Die amerikanische Journalistin Amy Waldman beschrieb vor zwanzig Jahren in einem Artikel für die „New York Times“ ihre Schwierigkeiten, in Afghanistan mit vollverschleierten Frauen ins Gespräch zu kommen. Sie selbst, die ihr Gesicht zeigte, wurde nach den Jahren der Taliban-Herrschaft angestarrt von Frauen wie Männern, als hätte man noch nie ein weibliches Antlitz erblickt. Diese Eindrücke haben sie nicht losgelassen.
Nach ihrem Romandebüt „Der amerikanische Architekt“ (F.A.Z. vom 4.Februar 2013), in dem sie virtuos durchspielte, gegen welchen Generalverdacht Muslime in Amerika nach dem 11. September 2001 zu kämpfen hatten, widmet sie sich in ihrem zweiten Roman abermals den Folgen jenes Terroranschlags: „Das ferne Feuer“ handelt von einer Studentin der medizinischen Anthropologie an der Universität Berkeley, die aus Gründen in ein Dorf reist, die sie mit vielen jungen Menschen aus dem Westen teilt – einmal kurz die Welt retten und nebenbei vielleicht Material für die Masterarbeit abstauben.
Die Kraft ihrer fünf Sinne
Ein wenig anders liegt der Fall aber doch. Die zweiundzwanzigjährige Parvin Schams ist in erster Generation Amerikanerin, ihre Eltern flohen aus Kabul und landeten, nicht sehr privilegiert, in Union City. Parvins Mutter ist, als die Geschichte einsetzt, unlängst verstorben und der Vater wenig angetan, als ihm seine Tochter eröffnet, sie wolle für mehrere Monate nach Afghanistan reisen. Auslöser dafür ist die Lektüre eines Buches. Der Augenarzt Gideon Crane, Ehebrecher und Honorarbetrüger, hat sich zur Buße seiner Schuld als Helfer nach Afghanistan begeben. Als ihm der Versuch misslingt, eine gebärende Frau zu retten, baut er als Wiedergutmachung eine Klinik in ihrem Dorf und schreibt ein Buch über seine Wohltätermission: „Mother Afghanistan“ wird ein Millionenseller, Crane ein humanitärer Star, seine Stiftung steinreich.
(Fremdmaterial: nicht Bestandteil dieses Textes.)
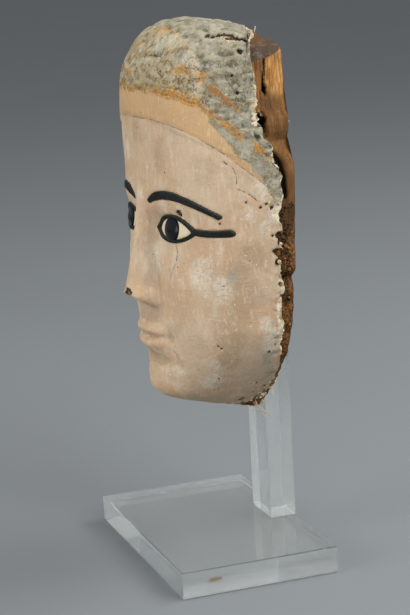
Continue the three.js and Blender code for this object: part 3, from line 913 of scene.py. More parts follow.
def scatter_tree(name, bent):
    """Geometry nodes that put a bent fibre or a crumb on each point of a mesh."""
    tree = bpy.data.node_groups.new(name, "GeometryNodeTree")
    kinds = {
        "Geometry": "Geometry", "Thickness": "Float", "Unevenness": "Float",
        "Material": "Material", "Seed": "Int",
    }
    for socket, kind in kinds.items():
        tree.interface.new_socket(socket, in_out="INPUT", socket_type=f"NodeSocket{kind}")
    tree.interface.new_socket("Geometry", in_out="OUTPUT", socket_type="NodeSocketGeometry")

    def add(kind, inputs=None, **settings):
        return add_node(tree, kind, inputs, **settings)

    given = add("NodeGroupInput")
    if bent:
        path = add("GeometryNodeCurveQuadraticBezier", {
            "Resolution": 7, "Start": (0, 0, 0), "Middle": (0.16, 0.05, 0.55), "End": (-0.05, 0.14, 1),
        })
        along = add("GeometryNodeSplineParameter")["Factor"]
        thinner = add("ShaderNodeMapRange", {"Value": along, "To Min": 1.0, "To Max": 0.25})
        tapered = add("GeometryNodeSetCurveRadius", {"Curve": path[0], "Radius": thinner[0]})
        profile = add("GeometryNodeCurvePrimitiveCircle", {
            "Resolution": 6, "Radius": given["Thickness"],
        })
        shape = add("GeometryNodeCurveToMesh", {
            "Curve": tapered[0], "Profile Curve": profile[0], "Fill Caps": True,
        })
    else:
        shape = add("GeometryNodeMeshIcoSphere", {"Radius": given["Thickness"], "Subdivisions": 2})
    lumps = add("ShaderNodeTexNoise", {"W": given["Seed"], "Scale": 1.7}, noise_dimensions="4D")
    lowered = add("ShaderNodeMath", {0: lumps["Fac"], 1: 0.5}, operation="SUBTRACT")
    uneven = add("ShaderNodeMath", {0: lowered[0], 1: given["Unevenness"]}, operation="MULTIPLY")
    normal = add("GeometryNodeInputNormal")
    push = add("ShaderNodeVectorMath", {0: normal[0], "Scale": uneven[0]}, operation="SCALE")
    moved = add("GeometryNodeSetPosition", {"Geometry": shape[0], "Offset": push[0]})
    aim = add("GeometryNodeInputNamedAttribute", {"Name": "aim"}, data_type="FLOAT_VECTOR")
    turned = add("FunctionNodeAlignRotationToVector", {"Vector": aim["Attribute"]})
    stretch = add("GeometryNodeInputNamedAttribute", {"Name": "stretch"}, data_type="FLOAT_VECTOR")
    put = add("GeometryNodeInstanceOnPoints", {
        "Points": given["Geometry"], "Instance": moved[0],
        "Rotation": turned[0], "Scale": stretch["Attribute"],
    })
    real = add("GeometryNodeRealizeInstances", {0: put[0]})
    smooth = add("GeometryNodeSetShadeSmooth", {"Geometry": real[0], "Shade Smooth": bent})
    painted = add("GeometryNodeSetMaterial", {"Geometry": smooth[0], "Material": given["Material"]})
    add("NodeGroupOutput", {0: painted[0]})
    return tree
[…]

Parvin ist elektrisiert von Buch und Autor, es gelingt ihr, im Auftrag der Stiftung nach Afghanistan zu reisen, um den Fortschritt in der Bekämpfung der Müttersterblichkeit zu dokumentieren. Das Dorf, „ein idyllisches, von Ausländern unberührtes Fleckchen Erde“, lebt ohne die Segnungen der Moderne. Nur ein Haus verfügt über einen dieselbetriebenen Generator, fließendes Wasser gibt es nicht. Zurückgeworfen auf einfachste Lebensverhältnisse – Handy und Yogamatte entpuppen sich als überflüssig –, entdeckt Parvin die Kraft ihrer fünf Sinne und der Stille, die Abwesenheit von „Berieselung mit Neuigkeiten aus dem Leben anderer“, von Multitasking und Internet. „Das Dorf war wie von jeder Schrift reingewaschen. Welche Verwendung hätten die Dorfbewohner für Beschriftungen gehabt? Die meisten von ihnen konnten nicht lesen, und abgesehen davon brauchten sie keine derartigen Hinweise in einem Ort, in dem sie ihr ganzes Leben verbracht hatten.“ Parvin dagegen entstammt einer Kultur, in der das Lesen „vielleicht das einzige angelernte Verhalten“ ist, „das so unwillkürlich wurde wie Atmen“.
Männliche Ärzte aufzusuchen ist ihnen verboten
Die unverschleierte Kalifornierin taucht ein in den zehrenden Alltag der Muslimas, in Eifersüchteleien, Streitereien, aber auch in Zuneigung und Fürsorge. Sie beginnt, Cranes Buch vorzulesen, spricht mit Zeitzeugen, und je mehr sie erfährt, desto klarer wird, dass darin so ziemlich alle Details falsch bis frei erfunden sind.